This ethnographic research will explore how Northern Irish, evangelical Christians experience and engage in the construction of race within the context of international missionary activities. Taking an interdisciplinary approach drawing on the sociology of religion and race/ethnicity, human geography, and missions history, it aims to investigate how NI evangelical Protestants involved in international missions conceptualise the mission field across the spatial contexts of “home” and “overseas”, and how this relates to processes of racialisation and ethnic relations in NI.
Despite the fact that religious belief and observance remain high in Northern Ireland compared to much of western Europe, the sociology of religion in NI has seen little empirical research outside of the study of conflict and peacebuilding. Furthermore, the sociology of religion more broadly has been critiqued for neglecting critical theoretical approaches which explore how religious beliefs and practices shape the processes of racialisation. While a burgeoning body of literature has begun to explore the role of “white” evangelicalism in contemporary socio-political polarisation, this has been largely limited to the US context. Meanwhile, sociological research in racial and ethnic studies in the UK and Ireland have frequently omitted NI as an outlier because of its unique history of sectarian conflict and its relatively small population of ethnic minorities.
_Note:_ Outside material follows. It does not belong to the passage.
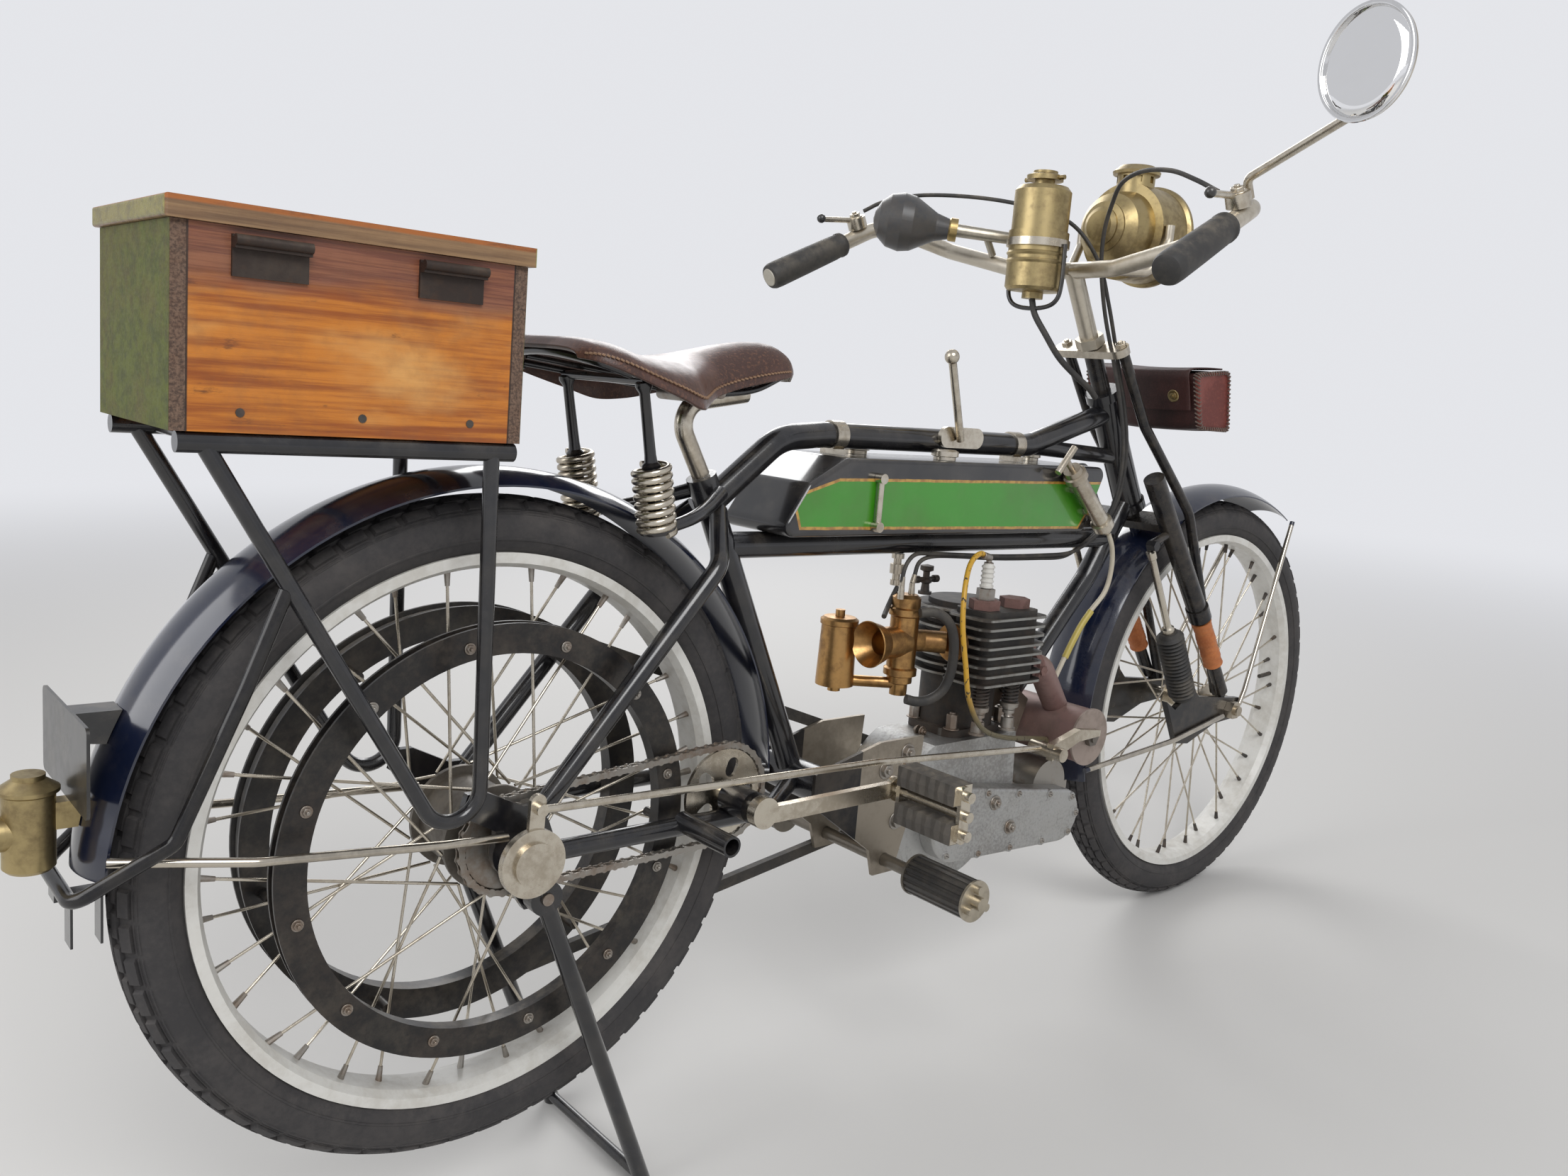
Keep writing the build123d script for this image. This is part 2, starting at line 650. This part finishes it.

Studies of race in Northern Ireland have been mostly quantitative and macro-sociological, focusing on social attitudes and instances of racist violence.
As the first qualitative study of racialisation within religious communities in Northern Ireland, this research aims to use ethnographic methods in the context of evangelical mission organisations to explore how the processes of racialisation are constructed through everyday religious socialisation, beliefs, and practices, and how these are adapted, reinforced, or disrupted through participation in international missionary work.